Re^3: SQL: Update column(s) value with extra WHERE
by Anonymous Monk on Jul 16, 2023 at 19:45 UTC

    Granted. I was focused more on eliminating the tricky code. Specifically:

    1. Absolutely correct. Prepare is expensive. The thing is, both the workings of SQL::Abstract and the OP's logic seem to encourage a prepare for each execute. If I were implementing I would ditch SQL::Abstract in favor of straight DBI. But for better or worse I decided to restrict my response to the original question.
    2. Equally correct. I was careless with transaction scoping. Thanks.
    3. Your preferred error handling is also mine: turn off PrintError, turn off RaiseError, and write simpler code. Again, for better or worse I decided to focus on the original question.

    Thanks.

    wyant

      Hi Wyant,

      I think "turn off RaiseError" is a typo. The default for both PrintError and RaiseError is off (0). RaiseError=1 essentially means "report errors by dying". This is my standard open DB code:

      my %attr = ( RaiseError => 1); #auto die with error printout my $dbh = DBI->connect("dbi:SQLite:dbname=$dbfile","","",\%attr) or die "Couldn't connect to database $dbfile: " . DBI->errstr;
      Yes, the main thing about the OP's post is that updating is too complicated.
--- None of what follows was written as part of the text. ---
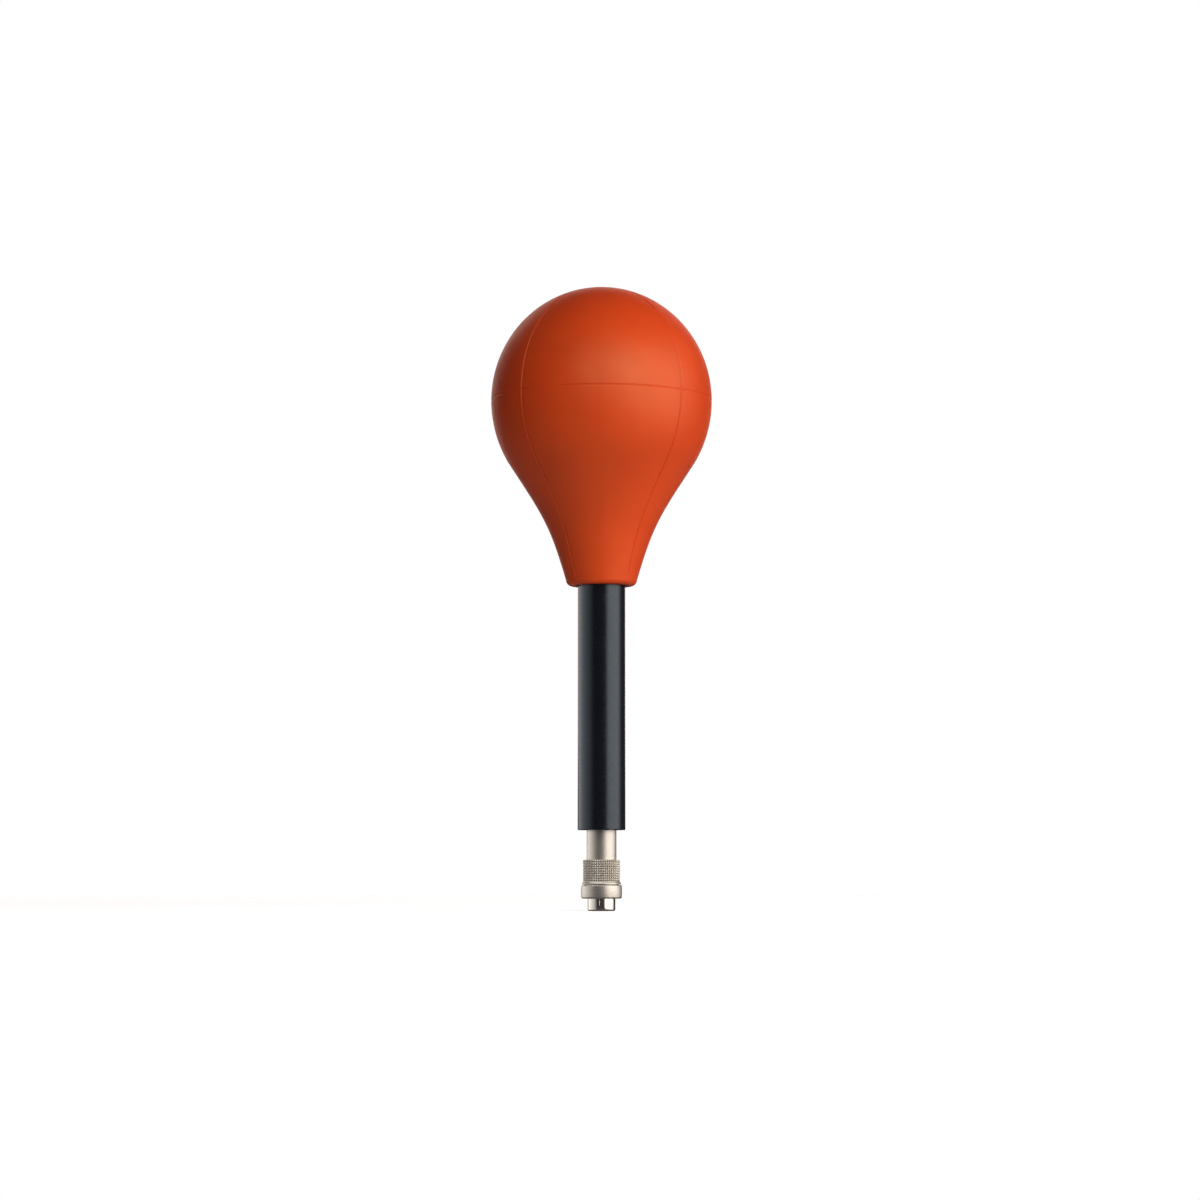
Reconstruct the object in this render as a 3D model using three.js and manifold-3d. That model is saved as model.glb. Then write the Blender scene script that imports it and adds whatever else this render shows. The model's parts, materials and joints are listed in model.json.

My code below:
      $dbh->begin_work; foreach my $row_hash_ref (@$result){ $exe->($row_hash_ref,$col_arrayref); $update->execute(@$row_hash_ref{@$col_arrayref},$row_hash_ref->{rowi +d}); } $dbh->commit;
      For each row that was selected with the WHERE clause, run the user-supplied function, then use the pre-prepared SQL update statement. If an error happens during an update, this will happen before the commit and the result will be that no updates at all are done. "Like it never even happened". This code will run very quickly.

      Update: The update being done in the question has the property that running it multiple times is harmless. That is a very nice property to have. Maybe you have an update without that property and you want to save a copy of the DB. I would use the DB to do that via standard SQL instead of Perl code. You could have a regular table or a temp in-memory table for that purpose. In general, once you have a DB, push as much work as possible onto it (like sorting, copying, etc.)